Prompt:
Only the lines from the one containing "fixed = [piece" through the one containing "grain, carved leaves" are wanted. Give them again exactly, both ends included.

Object modeling scripts:
☆ ☆ ☆ ☆

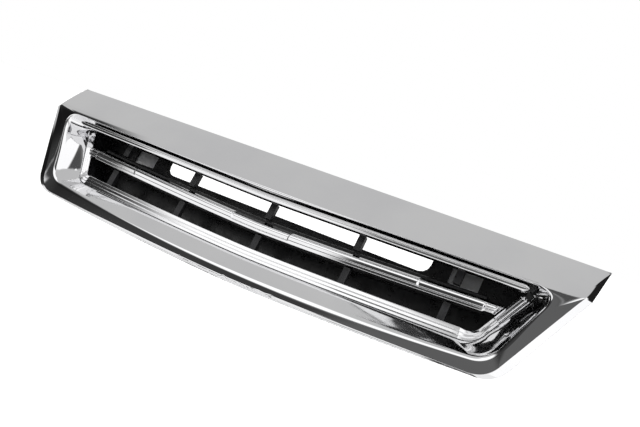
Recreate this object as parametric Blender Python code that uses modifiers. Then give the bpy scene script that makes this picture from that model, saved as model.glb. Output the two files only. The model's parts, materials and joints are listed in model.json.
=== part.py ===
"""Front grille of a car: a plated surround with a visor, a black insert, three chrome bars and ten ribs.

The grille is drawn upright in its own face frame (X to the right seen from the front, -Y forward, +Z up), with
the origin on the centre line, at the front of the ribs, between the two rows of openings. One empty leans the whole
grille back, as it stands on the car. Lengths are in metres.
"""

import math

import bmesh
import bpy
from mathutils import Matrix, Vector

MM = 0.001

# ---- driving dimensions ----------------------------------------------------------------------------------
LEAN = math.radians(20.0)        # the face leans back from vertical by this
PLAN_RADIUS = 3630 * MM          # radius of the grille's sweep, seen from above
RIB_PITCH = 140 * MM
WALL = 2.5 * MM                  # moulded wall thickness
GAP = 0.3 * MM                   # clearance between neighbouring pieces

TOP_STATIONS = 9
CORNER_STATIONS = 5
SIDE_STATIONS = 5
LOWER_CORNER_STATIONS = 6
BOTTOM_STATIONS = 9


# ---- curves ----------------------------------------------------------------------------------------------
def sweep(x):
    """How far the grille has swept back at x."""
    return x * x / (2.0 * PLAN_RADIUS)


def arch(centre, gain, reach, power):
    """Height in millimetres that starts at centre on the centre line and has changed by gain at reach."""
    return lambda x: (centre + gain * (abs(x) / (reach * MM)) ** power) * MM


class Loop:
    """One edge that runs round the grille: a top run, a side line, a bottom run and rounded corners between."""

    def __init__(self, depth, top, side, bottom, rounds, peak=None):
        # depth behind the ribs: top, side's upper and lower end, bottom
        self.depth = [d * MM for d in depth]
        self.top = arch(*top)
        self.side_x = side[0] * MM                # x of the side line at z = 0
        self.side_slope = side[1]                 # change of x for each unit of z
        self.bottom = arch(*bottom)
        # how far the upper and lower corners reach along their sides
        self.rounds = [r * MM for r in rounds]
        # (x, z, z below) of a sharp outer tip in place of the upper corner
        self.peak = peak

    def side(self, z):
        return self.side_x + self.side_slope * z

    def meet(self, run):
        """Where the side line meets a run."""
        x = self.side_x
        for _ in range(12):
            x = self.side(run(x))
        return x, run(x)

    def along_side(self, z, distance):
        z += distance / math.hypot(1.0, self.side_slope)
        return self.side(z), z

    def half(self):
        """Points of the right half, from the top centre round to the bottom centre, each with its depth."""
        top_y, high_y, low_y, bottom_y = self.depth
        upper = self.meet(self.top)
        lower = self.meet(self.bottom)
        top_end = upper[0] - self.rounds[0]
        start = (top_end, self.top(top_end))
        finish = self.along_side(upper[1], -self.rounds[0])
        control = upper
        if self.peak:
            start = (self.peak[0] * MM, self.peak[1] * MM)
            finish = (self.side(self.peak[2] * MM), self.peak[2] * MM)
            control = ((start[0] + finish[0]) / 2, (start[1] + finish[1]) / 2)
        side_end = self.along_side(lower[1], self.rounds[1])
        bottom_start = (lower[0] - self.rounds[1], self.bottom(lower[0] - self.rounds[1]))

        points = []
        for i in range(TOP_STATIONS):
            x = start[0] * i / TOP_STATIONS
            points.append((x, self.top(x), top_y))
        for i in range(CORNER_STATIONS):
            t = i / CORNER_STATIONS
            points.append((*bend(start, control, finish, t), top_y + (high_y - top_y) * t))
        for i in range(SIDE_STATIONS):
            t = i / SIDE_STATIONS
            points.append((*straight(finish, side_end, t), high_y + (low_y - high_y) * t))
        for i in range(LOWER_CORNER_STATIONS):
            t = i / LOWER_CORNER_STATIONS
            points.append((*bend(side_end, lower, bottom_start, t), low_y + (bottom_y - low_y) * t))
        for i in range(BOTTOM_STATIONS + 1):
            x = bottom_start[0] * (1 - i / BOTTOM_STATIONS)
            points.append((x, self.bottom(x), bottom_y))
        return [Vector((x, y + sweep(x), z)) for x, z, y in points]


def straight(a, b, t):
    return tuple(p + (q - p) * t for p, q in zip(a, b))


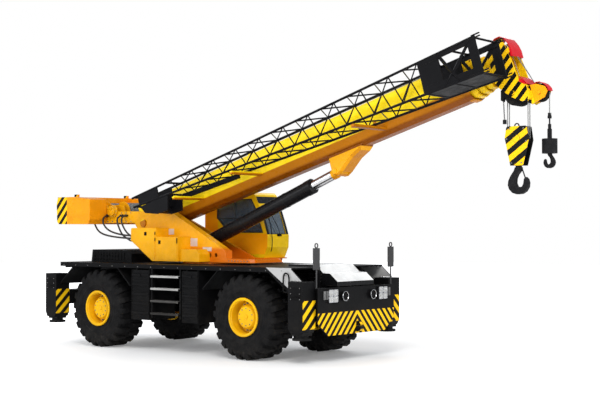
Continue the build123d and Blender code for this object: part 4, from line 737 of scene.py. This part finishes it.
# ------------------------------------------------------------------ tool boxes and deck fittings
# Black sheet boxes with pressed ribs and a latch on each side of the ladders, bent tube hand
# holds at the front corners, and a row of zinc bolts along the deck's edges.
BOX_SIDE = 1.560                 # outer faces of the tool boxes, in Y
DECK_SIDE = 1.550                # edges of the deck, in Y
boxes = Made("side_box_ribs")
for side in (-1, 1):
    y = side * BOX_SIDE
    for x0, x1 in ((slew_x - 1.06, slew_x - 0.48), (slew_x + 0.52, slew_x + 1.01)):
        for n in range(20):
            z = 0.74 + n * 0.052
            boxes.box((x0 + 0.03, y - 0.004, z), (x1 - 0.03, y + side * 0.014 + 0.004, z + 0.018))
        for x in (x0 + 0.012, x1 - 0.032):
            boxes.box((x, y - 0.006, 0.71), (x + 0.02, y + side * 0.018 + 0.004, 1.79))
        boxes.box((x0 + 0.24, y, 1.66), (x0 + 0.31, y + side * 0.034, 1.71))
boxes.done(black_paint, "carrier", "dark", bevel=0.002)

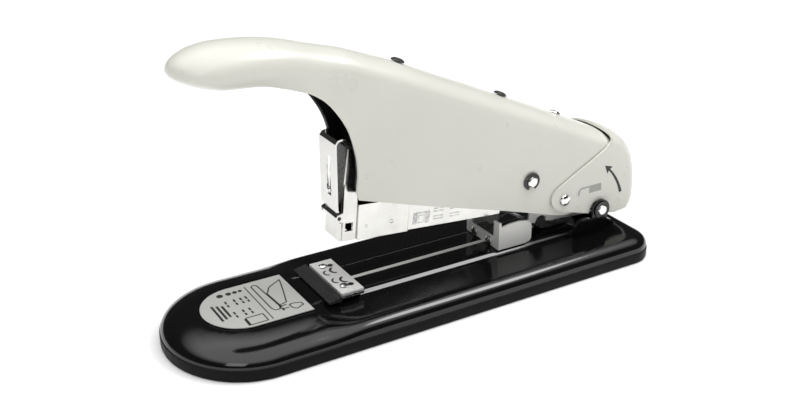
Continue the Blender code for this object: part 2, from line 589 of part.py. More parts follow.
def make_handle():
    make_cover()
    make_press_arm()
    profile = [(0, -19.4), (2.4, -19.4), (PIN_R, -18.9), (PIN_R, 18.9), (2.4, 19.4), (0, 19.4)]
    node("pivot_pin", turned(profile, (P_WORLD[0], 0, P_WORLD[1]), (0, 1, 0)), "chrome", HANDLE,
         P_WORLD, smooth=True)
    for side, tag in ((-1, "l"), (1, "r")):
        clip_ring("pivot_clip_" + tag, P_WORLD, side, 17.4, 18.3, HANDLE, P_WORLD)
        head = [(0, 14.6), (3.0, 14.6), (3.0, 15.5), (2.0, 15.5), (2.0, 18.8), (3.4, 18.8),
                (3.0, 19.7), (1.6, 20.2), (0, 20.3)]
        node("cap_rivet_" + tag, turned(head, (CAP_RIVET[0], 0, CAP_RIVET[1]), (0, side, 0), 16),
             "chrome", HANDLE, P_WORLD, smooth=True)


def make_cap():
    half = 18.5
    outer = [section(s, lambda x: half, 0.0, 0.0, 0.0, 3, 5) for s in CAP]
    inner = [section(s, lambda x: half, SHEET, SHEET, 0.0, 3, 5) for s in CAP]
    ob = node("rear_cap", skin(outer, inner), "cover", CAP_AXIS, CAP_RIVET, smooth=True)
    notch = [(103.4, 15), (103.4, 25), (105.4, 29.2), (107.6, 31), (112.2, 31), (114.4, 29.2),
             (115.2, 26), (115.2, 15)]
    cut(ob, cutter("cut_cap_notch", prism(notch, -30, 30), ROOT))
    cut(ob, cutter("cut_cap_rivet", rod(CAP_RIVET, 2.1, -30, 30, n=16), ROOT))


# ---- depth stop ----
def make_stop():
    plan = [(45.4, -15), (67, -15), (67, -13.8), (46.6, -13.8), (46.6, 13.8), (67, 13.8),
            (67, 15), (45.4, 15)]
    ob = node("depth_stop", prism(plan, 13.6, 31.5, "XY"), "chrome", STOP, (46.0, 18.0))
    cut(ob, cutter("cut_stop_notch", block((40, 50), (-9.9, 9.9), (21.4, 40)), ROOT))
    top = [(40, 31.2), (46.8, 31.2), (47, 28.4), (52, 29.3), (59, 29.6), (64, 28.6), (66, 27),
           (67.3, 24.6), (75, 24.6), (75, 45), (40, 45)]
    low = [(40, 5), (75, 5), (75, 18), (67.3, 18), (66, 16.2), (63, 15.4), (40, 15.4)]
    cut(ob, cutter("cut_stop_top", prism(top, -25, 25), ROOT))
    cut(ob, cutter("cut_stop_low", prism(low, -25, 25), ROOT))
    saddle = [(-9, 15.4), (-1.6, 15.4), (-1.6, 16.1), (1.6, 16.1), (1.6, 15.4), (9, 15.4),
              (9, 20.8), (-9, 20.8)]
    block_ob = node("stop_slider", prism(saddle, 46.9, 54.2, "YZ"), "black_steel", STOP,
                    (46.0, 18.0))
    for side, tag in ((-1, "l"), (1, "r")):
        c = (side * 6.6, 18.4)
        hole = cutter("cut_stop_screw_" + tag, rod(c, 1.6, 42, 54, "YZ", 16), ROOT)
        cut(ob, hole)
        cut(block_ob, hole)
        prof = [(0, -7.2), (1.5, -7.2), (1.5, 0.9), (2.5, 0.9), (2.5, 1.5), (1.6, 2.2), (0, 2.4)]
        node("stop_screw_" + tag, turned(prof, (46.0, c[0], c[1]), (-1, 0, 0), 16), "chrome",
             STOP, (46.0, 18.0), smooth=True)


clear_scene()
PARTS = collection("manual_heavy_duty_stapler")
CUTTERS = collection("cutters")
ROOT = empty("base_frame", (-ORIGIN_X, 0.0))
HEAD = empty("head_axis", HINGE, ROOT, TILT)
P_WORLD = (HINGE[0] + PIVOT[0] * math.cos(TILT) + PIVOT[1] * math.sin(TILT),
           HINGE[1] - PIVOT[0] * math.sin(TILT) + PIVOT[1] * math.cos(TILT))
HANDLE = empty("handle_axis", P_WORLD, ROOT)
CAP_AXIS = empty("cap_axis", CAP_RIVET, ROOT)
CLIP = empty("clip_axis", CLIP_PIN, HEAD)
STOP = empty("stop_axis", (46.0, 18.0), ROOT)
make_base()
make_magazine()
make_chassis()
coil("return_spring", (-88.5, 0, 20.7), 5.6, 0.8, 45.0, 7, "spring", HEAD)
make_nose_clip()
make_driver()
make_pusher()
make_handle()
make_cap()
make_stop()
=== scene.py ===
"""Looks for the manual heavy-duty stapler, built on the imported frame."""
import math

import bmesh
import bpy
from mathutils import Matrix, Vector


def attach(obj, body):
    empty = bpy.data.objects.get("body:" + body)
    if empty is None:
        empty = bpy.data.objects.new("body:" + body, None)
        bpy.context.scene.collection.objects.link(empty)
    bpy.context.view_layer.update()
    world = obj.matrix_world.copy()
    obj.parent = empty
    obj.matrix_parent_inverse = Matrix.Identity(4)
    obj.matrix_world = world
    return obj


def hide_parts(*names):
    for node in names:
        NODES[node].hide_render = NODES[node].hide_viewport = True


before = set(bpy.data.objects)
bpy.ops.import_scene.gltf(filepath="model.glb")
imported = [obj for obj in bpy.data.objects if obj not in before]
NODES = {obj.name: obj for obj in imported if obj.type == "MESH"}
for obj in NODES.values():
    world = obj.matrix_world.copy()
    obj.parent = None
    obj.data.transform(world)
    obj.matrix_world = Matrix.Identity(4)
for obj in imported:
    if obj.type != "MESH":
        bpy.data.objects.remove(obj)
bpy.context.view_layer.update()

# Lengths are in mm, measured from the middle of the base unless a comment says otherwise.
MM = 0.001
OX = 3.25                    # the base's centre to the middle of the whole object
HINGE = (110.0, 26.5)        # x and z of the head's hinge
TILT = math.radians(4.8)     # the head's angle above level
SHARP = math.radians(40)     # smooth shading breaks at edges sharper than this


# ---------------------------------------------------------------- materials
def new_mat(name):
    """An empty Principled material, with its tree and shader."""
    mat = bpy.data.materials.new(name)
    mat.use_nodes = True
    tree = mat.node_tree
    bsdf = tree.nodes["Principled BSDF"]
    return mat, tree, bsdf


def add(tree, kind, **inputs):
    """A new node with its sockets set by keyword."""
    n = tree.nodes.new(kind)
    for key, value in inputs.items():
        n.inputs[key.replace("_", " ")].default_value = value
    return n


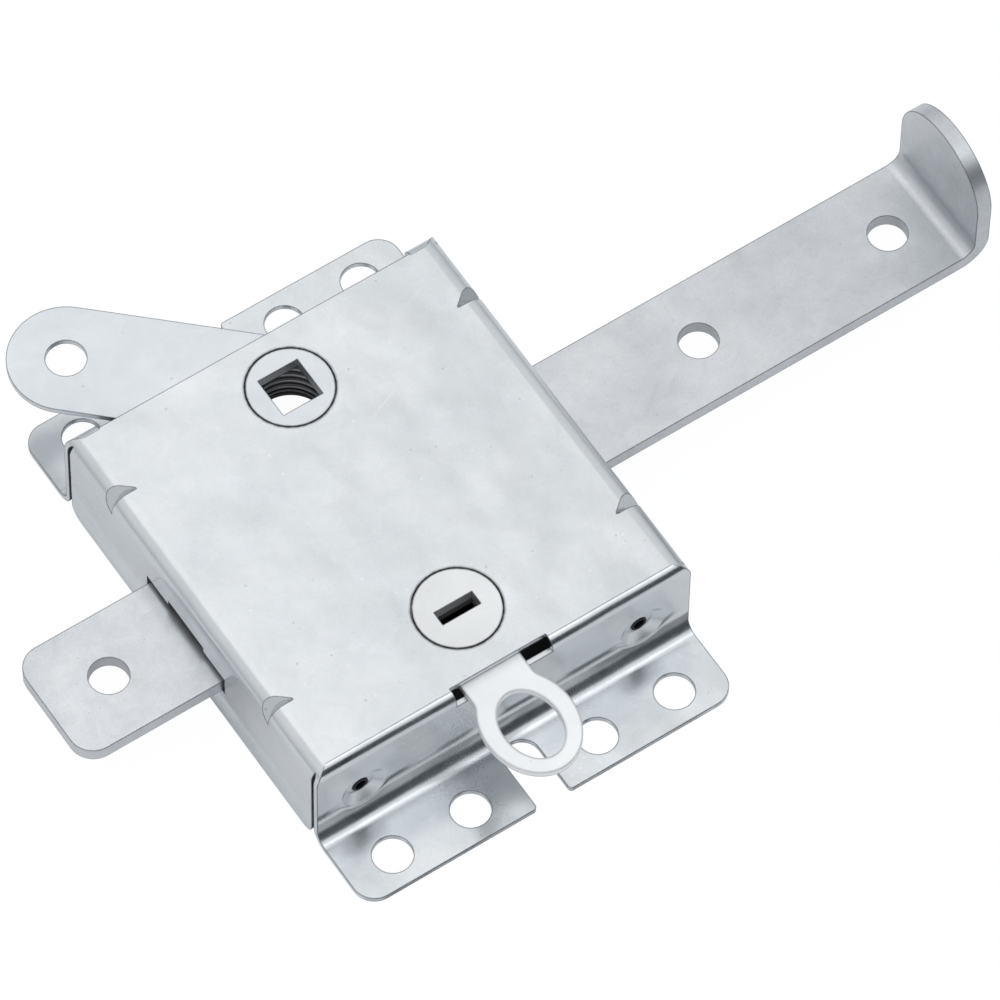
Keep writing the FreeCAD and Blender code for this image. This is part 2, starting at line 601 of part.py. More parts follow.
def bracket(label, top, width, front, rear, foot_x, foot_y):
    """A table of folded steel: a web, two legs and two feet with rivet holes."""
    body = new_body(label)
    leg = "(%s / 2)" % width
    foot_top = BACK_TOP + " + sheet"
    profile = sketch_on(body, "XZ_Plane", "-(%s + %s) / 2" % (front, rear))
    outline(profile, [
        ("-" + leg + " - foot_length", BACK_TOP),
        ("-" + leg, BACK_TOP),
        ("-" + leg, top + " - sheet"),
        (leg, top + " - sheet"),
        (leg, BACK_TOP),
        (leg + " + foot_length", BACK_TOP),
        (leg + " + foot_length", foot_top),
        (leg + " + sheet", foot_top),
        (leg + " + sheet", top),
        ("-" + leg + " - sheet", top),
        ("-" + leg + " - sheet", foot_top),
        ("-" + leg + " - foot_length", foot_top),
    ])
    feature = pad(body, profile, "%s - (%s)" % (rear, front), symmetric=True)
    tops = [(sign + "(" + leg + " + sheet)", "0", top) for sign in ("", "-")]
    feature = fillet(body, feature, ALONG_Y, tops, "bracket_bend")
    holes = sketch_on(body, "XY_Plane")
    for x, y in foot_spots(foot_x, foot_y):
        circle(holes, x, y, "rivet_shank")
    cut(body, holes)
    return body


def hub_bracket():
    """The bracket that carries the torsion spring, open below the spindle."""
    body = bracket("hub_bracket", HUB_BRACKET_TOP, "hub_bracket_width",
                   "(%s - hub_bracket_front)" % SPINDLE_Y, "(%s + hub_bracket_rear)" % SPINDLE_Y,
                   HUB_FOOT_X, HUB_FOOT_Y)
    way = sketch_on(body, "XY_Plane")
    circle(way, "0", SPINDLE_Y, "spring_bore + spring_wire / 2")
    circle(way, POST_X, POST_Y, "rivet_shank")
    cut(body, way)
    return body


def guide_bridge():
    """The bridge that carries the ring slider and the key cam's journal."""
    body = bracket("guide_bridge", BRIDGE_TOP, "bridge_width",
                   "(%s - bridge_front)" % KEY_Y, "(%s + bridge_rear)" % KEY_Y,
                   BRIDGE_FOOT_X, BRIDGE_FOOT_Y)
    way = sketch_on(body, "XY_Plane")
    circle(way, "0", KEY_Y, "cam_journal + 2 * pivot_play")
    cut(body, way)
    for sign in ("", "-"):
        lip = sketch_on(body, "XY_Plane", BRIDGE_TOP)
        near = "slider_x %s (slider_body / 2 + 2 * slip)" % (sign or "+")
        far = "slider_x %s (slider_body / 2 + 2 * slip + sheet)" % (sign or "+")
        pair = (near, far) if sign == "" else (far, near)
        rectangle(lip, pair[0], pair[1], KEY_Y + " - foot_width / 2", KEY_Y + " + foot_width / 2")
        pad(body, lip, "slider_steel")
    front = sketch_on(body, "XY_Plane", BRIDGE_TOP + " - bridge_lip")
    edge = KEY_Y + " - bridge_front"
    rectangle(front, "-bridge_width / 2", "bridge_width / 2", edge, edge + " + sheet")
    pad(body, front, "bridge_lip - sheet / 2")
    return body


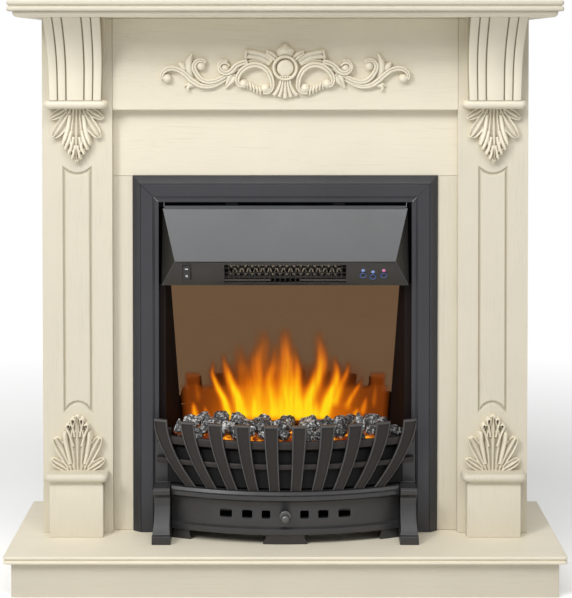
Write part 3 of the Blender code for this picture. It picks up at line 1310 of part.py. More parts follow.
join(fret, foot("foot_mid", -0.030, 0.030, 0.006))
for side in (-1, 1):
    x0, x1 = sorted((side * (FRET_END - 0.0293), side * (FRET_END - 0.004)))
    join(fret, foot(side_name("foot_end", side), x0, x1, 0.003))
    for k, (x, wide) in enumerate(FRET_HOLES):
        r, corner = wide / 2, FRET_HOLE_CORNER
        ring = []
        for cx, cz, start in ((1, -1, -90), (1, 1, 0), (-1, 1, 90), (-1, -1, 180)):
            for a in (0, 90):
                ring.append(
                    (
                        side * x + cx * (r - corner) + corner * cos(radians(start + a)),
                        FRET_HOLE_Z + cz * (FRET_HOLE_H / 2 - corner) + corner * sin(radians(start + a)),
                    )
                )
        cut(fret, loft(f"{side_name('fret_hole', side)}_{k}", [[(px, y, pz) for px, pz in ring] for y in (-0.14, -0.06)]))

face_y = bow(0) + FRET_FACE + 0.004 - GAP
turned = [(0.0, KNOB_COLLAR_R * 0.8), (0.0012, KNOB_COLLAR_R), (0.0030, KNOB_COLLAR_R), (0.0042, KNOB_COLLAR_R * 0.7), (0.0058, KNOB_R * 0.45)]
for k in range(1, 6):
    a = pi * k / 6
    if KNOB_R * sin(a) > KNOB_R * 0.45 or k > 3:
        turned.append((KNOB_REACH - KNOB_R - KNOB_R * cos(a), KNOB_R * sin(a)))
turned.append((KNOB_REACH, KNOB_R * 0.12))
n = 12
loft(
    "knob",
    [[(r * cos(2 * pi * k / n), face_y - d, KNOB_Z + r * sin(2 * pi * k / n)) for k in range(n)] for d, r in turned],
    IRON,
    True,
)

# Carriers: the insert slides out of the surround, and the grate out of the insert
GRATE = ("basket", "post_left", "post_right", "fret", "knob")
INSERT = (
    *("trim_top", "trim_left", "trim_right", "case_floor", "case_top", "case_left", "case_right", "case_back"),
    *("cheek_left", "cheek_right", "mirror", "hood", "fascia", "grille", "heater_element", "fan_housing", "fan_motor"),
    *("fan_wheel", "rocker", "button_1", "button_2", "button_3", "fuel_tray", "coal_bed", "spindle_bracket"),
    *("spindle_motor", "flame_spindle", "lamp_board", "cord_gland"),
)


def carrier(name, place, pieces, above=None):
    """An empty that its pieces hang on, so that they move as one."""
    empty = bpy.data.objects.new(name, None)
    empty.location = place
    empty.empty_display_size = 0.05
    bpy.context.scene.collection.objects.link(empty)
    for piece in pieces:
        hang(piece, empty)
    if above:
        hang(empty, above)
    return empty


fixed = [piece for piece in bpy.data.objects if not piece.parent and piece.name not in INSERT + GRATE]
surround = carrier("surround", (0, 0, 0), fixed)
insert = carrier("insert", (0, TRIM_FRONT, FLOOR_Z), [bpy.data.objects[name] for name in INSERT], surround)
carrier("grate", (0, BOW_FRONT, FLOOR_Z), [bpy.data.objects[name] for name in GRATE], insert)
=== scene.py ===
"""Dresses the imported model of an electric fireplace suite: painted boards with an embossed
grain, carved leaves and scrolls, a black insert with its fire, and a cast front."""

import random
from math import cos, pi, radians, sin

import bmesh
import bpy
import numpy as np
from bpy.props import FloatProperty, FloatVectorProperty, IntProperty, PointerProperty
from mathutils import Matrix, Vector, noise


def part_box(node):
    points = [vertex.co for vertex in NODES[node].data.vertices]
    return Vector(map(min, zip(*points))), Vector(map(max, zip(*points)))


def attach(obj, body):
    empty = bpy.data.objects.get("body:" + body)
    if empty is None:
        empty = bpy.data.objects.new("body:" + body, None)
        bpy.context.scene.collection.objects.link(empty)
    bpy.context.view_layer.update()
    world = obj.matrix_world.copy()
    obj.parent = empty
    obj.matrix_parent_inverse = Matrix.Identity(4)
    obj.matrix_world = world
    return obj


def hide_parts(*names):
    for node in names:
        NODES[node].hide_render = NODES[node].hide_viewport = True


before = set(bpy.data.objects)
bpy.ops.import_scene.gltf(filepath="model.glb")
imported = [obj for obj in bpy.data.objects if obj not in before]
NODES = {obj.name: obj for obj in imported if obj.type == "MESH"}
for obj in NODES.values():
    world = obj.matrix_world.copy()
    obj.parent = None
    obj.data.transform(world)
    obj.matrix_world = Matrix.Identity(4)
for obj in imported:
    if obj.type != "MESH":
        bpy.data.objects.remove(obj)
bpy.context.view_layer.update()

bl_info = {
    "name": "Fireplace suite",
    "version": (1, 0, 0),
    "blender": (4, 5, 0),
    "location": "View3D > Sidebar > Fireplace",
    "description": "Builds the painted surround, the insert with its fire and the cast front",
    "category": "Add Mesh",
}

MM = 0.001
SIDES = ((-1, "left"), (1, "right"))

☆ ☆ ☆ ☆

Solution to the exercise:
fixed = [piece for piece in bpy.data.objects if not piece.parent and piece.name not in INSERT + GRATE]
surround = carrier("surround", (0, 0, 0), fixed)
insert = carrier("insert", (0, TRIM_FRONT, FLOOR_Z), [bpy.data.objects[name] for name in INSERT], surround)
carrier("grate", (0, BOW_FRONT, FLOOR_Z), [bpy.data.objects[name] for name in GRATE], insert)
=== scene.py ===
"""Dresses the imported model of an electric fireplace suite: painted boards with an embossed
grain, carved leaves and scrolls, a black insert with its fire, and a cast front."""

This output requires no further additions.